Delta is the only carrier making significant changes to its award chart in 2015, expanding from a three-tier structure to one with five tiers. American did something similar in 2014, and United created an entirely separate award chart for partner awards that can cost much more compared to flying on its own planes. More complex award charts make it easier for airlines to raise — or lower — award prices based on demand for those seats and to reflect the higher cost of compensating partners.
However, Delta has made one significant change by permitting one-way awards at half the cost of a roundtrip ticket, and US Airways will do the same when its program merges with American AAdvantage. Because there are often cases when award space is unavailable in both directions, or because one direction is relatively inexpensive to pay with cash, consumers will benefit.

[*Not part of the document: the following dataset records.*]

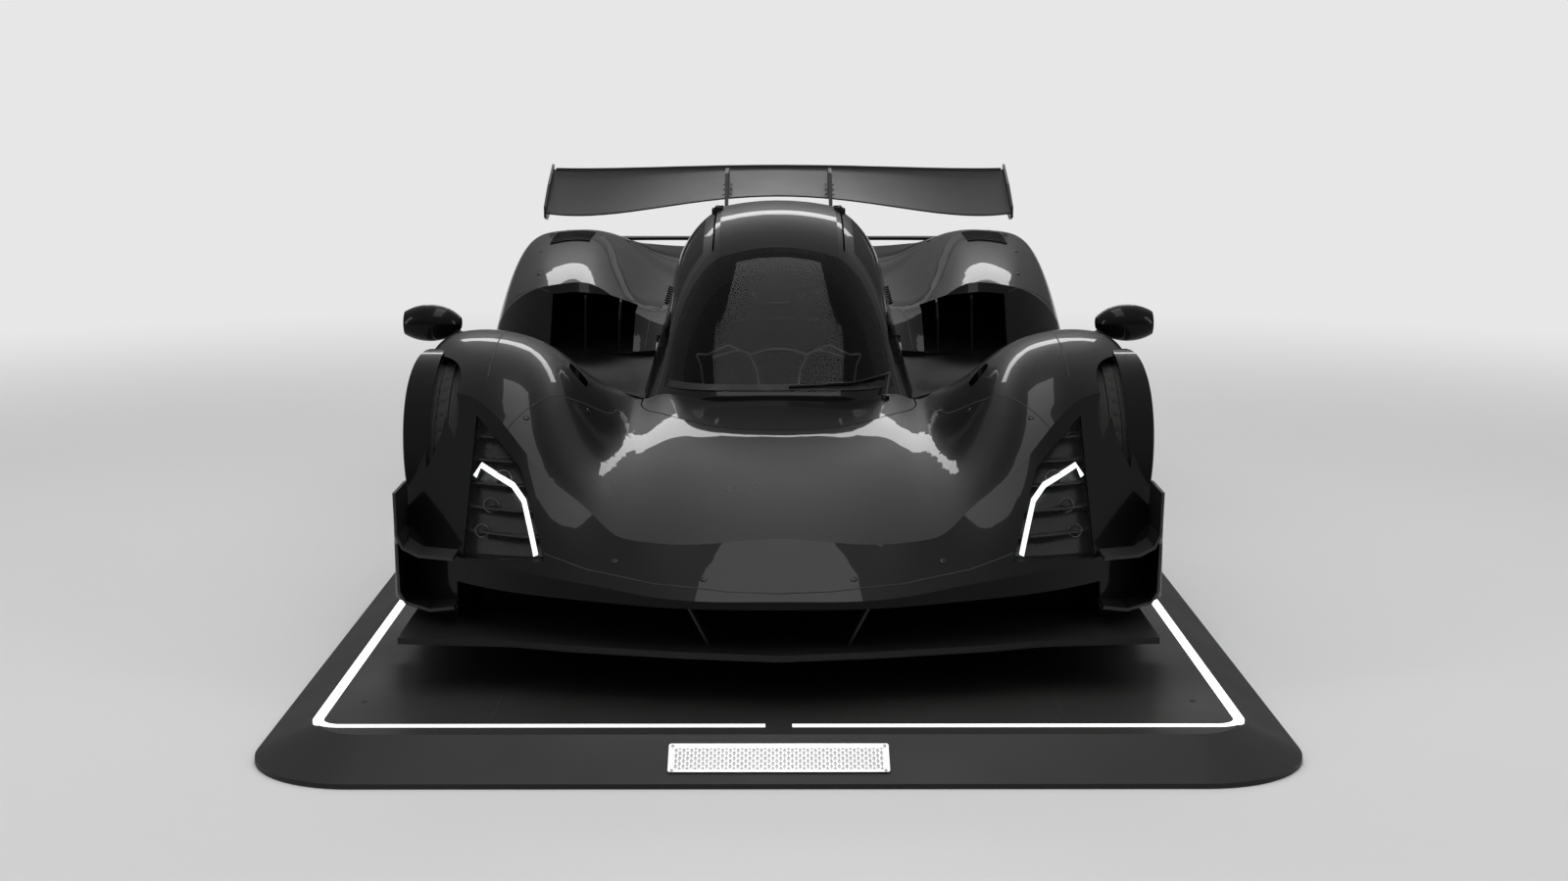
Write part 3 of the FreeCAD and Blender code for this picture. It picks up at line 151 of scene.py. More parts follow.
def satinFinish():
    # satin black carbon: two crossed diagonal bands make the twill that shows in its sheen
    finish = Finish("satin_black_carbon", {"Base Color": grey(0.009), "Roughness": 0.42, "IOR": 1.36})
    twill = finish.bands(165) * finish.bands(165, "Z", 0.4)
    cloud = finish.noise(5, 5)
    finish.roughen(cloud, 0.33, 0.48)
    finish.tint(twill, grey(0.006), grey(0.014))
    finish.bump(twill, 0.00006, 0.3)
    return finish


def plinthFinish():
    # powder coat: fine orange peel, scuffs from shoes and tyres
    finish = Finish("black_powder_coat", {"Base Color": grey(0.009), "Roughness": 0.5, "IOR": 1.36})
    scuff = finish.noise(1.7, 8, (1, 0.6, 1))
    finish.tint(scuff, grey(0.006), grey(0.016, 0.05))
    finish.roughen(finish.noise(3.1, 6), 0.4, 0.62)
    finish.bump(finish.noise(900, 2), 0.00008, 0.5)
    return finish


def glowFinish(name, strength):
    # milky diffuser with faint cool clouds
    finish = Finish(name, {"Base Color": grey(0.9), "Roughness": 0.4,
                           "Emission Color": (0.94, 0.97, 1.0, 1), "Emission Strength": strength})
    finish.link("Emission Color", finish.mix(finish.noise(9, 3), (0.86, 0.92, 1, 1), (1, 1, 1, 1)))
    return finish


def plainFinish(name, colour, rough, metal=0.0, grain=60.0, depth=0.00004):
    # a worked surface: cloudy roughness, slight tone shift and a fine grain
    finish = Finish(name, {"Base Color": colour, "Roughness": rough, "Metallic": metal})
    finish.roughen(finish.noise(14, 5), rough * 0.75, min(rough * 1.25, 1))
    finish.tint(finish.noise(6, 6), shaded(colour, 0.72), colour)
    finish.bump(finish.noise(grain, 3), depth, 0.5)
    return finish


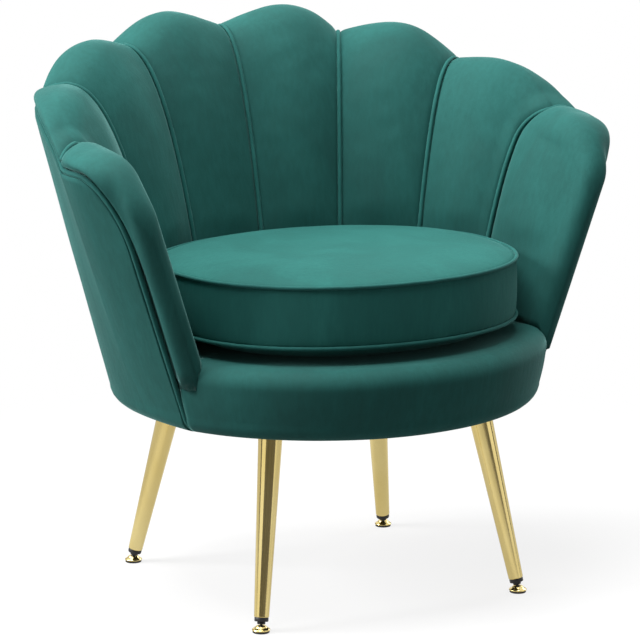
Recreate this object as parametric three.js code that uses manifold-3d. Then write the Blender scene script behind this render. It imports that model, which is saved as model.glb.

Loyalty programs are changing in a few other ways beyond offering free flights. United is piloting a program that lets passengers pay for food and beverages at its Newark, New Jersey, hub with award credit, and the airline already has a large online portal for purchasing digital entertainment. Some speculate that American may announce a partnership with a major hotel chain following similar agreements between United and Marriott and Delta and Starwood. Traditional airline loyalty programs may be changing, but the goal is to make them more useful than ever while adjusting to modern economic conditions.